Map · People · Hank

Supporting cast · The Good Father

Hank.

The handicapper at the OTB in the West Edge strip mall, who teaches David Marsh to read a racing form, the circles and squares and slashes, when the betting moves from a phone in the dark to a counter on a Saturday.

Who he is.

Hank is a fixture of the off-track-betting parlor that sits in the West Edge strip mall on Route 9, between the nail salon and the used-appliance store, the door with the fading black-and-white OTB sign and the sand bucket of cigarette ends at the threshold. He marks a Daily Racing Form in a private shorthand, the circles and squares and slashes, the accumulated grammar of a man who has spent a long time reading the same kind of page.

What he teaches.

When David’s gambling outgrows the sports model and the phone and becomes the slower, older world of the horses, Hank is the one who shows him how to read the form.
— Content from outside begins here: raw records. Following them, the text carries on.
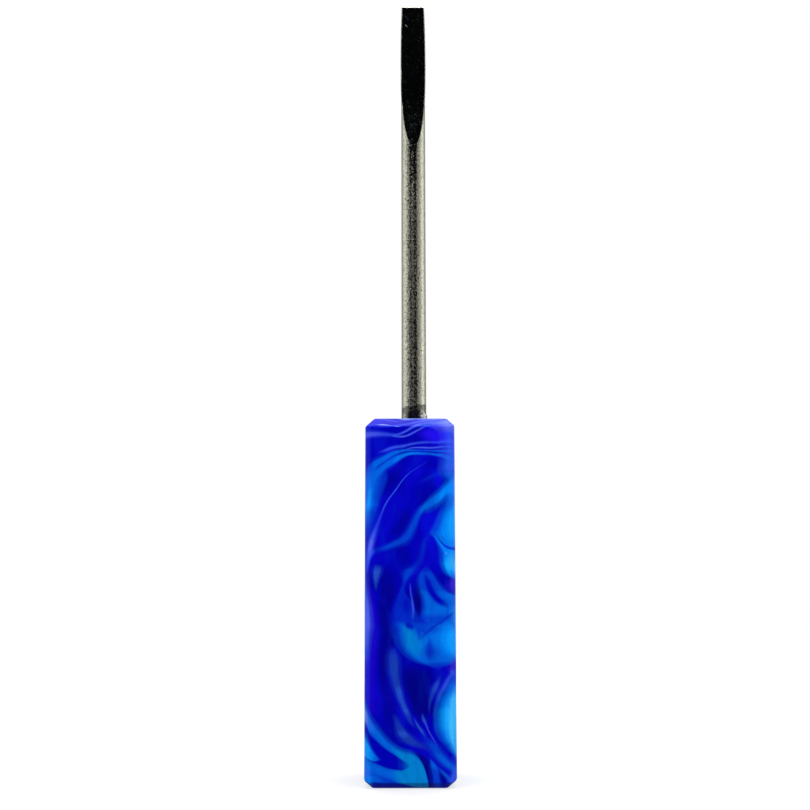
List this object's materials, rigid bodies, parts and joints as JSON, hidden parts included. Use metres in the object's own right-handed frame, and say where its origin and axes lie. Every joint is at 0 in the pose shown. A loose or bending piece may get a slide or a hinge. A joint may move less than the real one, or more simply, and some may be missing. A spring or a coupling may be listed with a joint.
{
  "type": "clay shaper tool",
  "caption": "Hand tool for shaping clay: a square cast-resin handle with bevelled ends, and a round steel shank glued in its end, ground flat on one side at the tip.",
  "frame": {"origin": "centre of the handle's butt face, on which the tool stands", "axes": "+Z along the tool from the handle's butt to the ground tip; the ground flat faces -Y; +X is to the right of someone who looks at the flat"},
  "size_m": [0.0222, 0.0222, 0.2032],
  "materials": {
    "marbled_resin": "satin",
    "steel": "satin",
    "clear_epoxy": "gloss"
  },
  "bodies": {
    "root": {"handle": "marbled_resin", "shank": "steel", "adhesive": "clear_epoxy"}
  },
  "joints": []
}
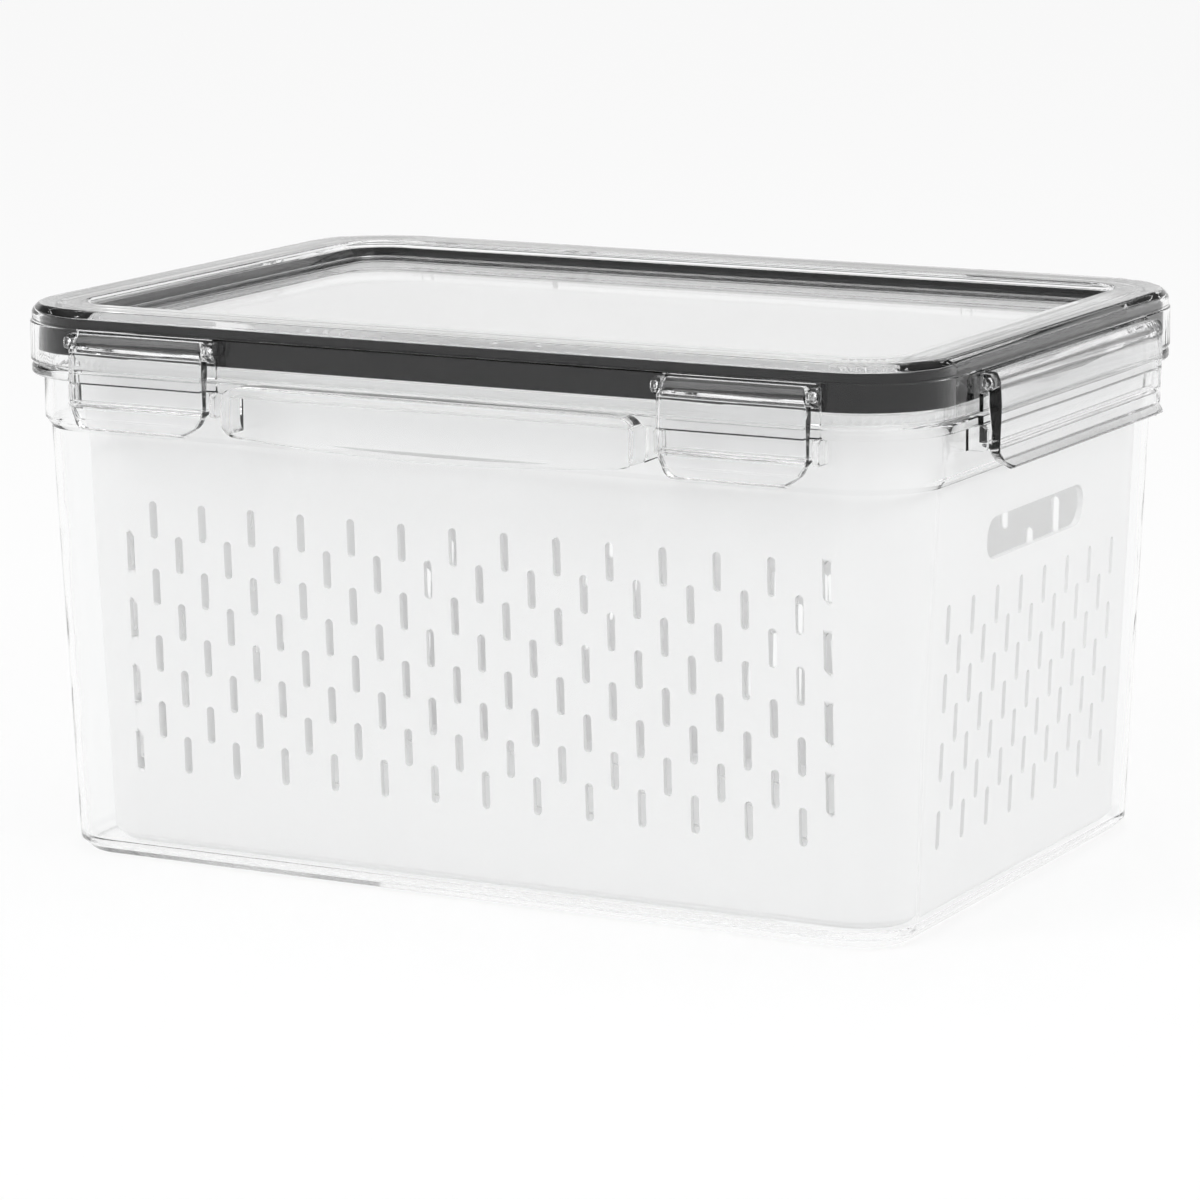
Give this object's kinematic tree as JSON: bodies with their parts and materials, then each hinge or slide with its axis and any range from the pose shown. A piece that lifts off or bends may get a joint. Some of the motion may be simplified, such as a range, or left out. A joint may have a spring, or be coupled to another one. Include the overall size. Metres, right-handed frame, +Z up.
{
  "type": "produce keeper",
  "caption": "Clear latching food storage bin with a slotted white drainer basket inside and a recessed lid on a black gasket.",
  "frame": {"origin": "middle of the underside the bin stands on", "axes": "+X along the long side, towards the right end seen from the front; -Y out of the front; +Z up through the lid"},
  "size_m": [0.3424, 0.2424, 0.18],
  "materials": {
    "clear_plastic": "clear, polished moulding",
    "basket_plastic": "white, fine satin moulding",
    "gasket_rubber": "smooth black silicone"
  },
  "bodies": {
    "bin": {"bin": "clear_plastic"},
    "basket": {"basket": "basket_plastic"},
    "lid": {"lid": "clear_plastic", "gasket": "gasket_rubber"},
    "latch_front_left": {"latch_front_left": "clear_plastic"},
    "latch_front_right": {"latch_front_right": "clear_plastic"},
    "latch_back_left": {"latch_back_left": "clear_plastic"},
    "latch_back_right": {"latch_back_right": "clear_plastic"},
    "latch_end_left": {"latch_end_left": "clear_plastic"},
    "latch_end_right": {"latch_end_right": "clear_plastic"}
  },
  "joints": [
    {"name": "basket_lift", "type": "slide", "parent": "bin", "child": "basket", "axis": [0, 0, 1], "range_m": [0, 0.18]},
    {"name": "lid_lift", "type": "slide", "parent": "basket", "child": "lid", "axis": [0, 0, 1], "range_m": [0, 0.12]},
    {"name": "latch_front_left_turn", "type": "hinge", "parent": "lid", "child": "latch_front_left", "pos_m": [-0.1045, -0.1148, 0.1706], "axis": [-1, 0, 0], "range_deg": [0, 110]},
    {"name": "latch_front_right_turn", "type": "hinge", "parent": "lid", "child": "latch_front_right", "pos_m": [0.1045, -0.1148, 0.1706], "axis": [-1, 0, 0], "range_deg": [0, 110]},
    {"name": "latch_back_left_turn", "type": "hinge", "parent": "lid", "child": "latch_back_left", "pos_m": [-0.1045, 0.1148, 0.1706], "axis": [1, 0, 0], "range_deg": [0, 110]},
    {"name": "latch_back_right_turn", "type": "hinge", "parent": "lid", "child": "latch_back_right", "pos_m": [0.1045, 0.1148, 0.1706], "axis": [1, 0, 0], "range_deg": [0, 110]},
    {"name": "latch_end_left_turn", "type": "hinge", "parent": "lid", "child": "latch_end_left", "pos_m": [-0.1648, 0, 0.1706], "axis": [0, 1, 0], "range_deg": [0, 110]},
    {"name": "latch_end_right_turn", "type": "hinge", "parent": "lid", "child": "latch_end_right", "pos_m": [0.1648, 0, 0.1706], "axis": [0, -1, 0], "range_deg": [0, 110]}
  ]
}
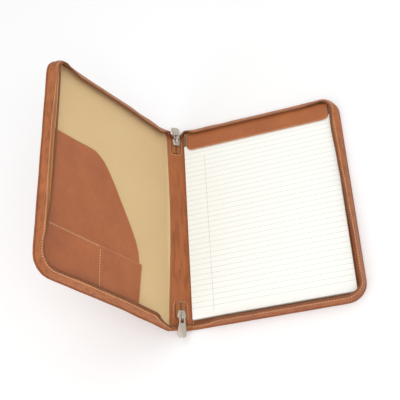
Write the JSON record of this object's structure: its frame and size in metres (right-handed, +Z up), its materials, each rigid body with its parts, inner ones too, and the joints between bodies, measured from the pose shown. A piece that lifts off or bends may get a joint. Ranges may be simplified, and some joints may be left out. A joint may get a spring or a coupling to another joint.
{
  "type": "leather document case",
  "caption": "Open zip-around leather document case for letter-size paper, with a ruled writing pad under a strap on one cover and two leather pockets on the other.",
  "frame": {"origin": "middle of the object's footprint box, on the surface that it rests on", "axes": "+Z up from that surface, +Y up the page along the spine, +X from the spine to the writing pad's far edge"},
  "size_m": [0.34, 0.3312, 0.2399],
  "materials": {
    "cover_leather": "tan full-grain, semi-matt",
    "pocket_leather": "tan smooth, semi-matt",
    "lining_cloth": "beige fine weave, matt",
    "zip_tape": "olive brown woven, matt",
    "zip_coil": "dark brown nylon",
    "nickel": "satin nickel",
    "paper": "uncoated ruled paper",
    "pad_board": "grey board",
    "binding": "paper tape"
  },
  "bodies": {
    "case": {"leather_shell": "cover_leather", "spine_lining": "cover_leather", "lining_left": "lining_cloth", "lining_right": "lining_cloth", "gusset_left": "cover_leather", "gusset_right": "cover_leather", "zip_tape_left": "zip_tape", "zip_tape_right": "zip_tape", "zip_coil_left": "zip_coil", "zip_coil_right": "zip_coil", "zip_tail_bottom": "zip_tape", "zip_tail_top": "zip_tape", "slider_bottom": "nickel", "slider_top": "nickel", "pocket_large": "pocket_leather", "pocket_lower": "pocket_leather", "pad_backing": "pad_board", "pad_paper": "paper", "pad_binding": "binding", "pad_strap": "cover_leather"},
    "bottom_pull": {"pull_bottom": "nickel"},
    "top_pull": {"pull_top": "nickel"}
  },
  "joints": [
    {"name": "bottom_pull_hinge", "type": "hinge", "parent": "case", "child": "bottom_pull", "pos_m": [-0.06825, -0.13908, 0.01779], "axis": [-0.8241, 0.0105, 0.5664], "range_deg": [0, 165]},
    {"name": "top_pull_hinge", "type": "hinge", "parent": "case", "child": "top_pull", "pos_m": [-0.06584, 0.1405, 0.01614], "axis": [0.8241, -0.0105, -0.5664], "range_deg": [0, 175]}
  ]
}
David subscribes to the Daily Racing Form, mailed not to the house, where Sarah would find it at 4:45 in the morning, but to the school’s P.O. box, and carries it to the OTB on Saturdays with Hank’s notation already on it, and then his own beginning to appear beside it. Hank is the gentle face of the deeper level of the trap: not the bright app with the green check mark, but the counter, the paper, the men who have been here a long time and will be here a long time more.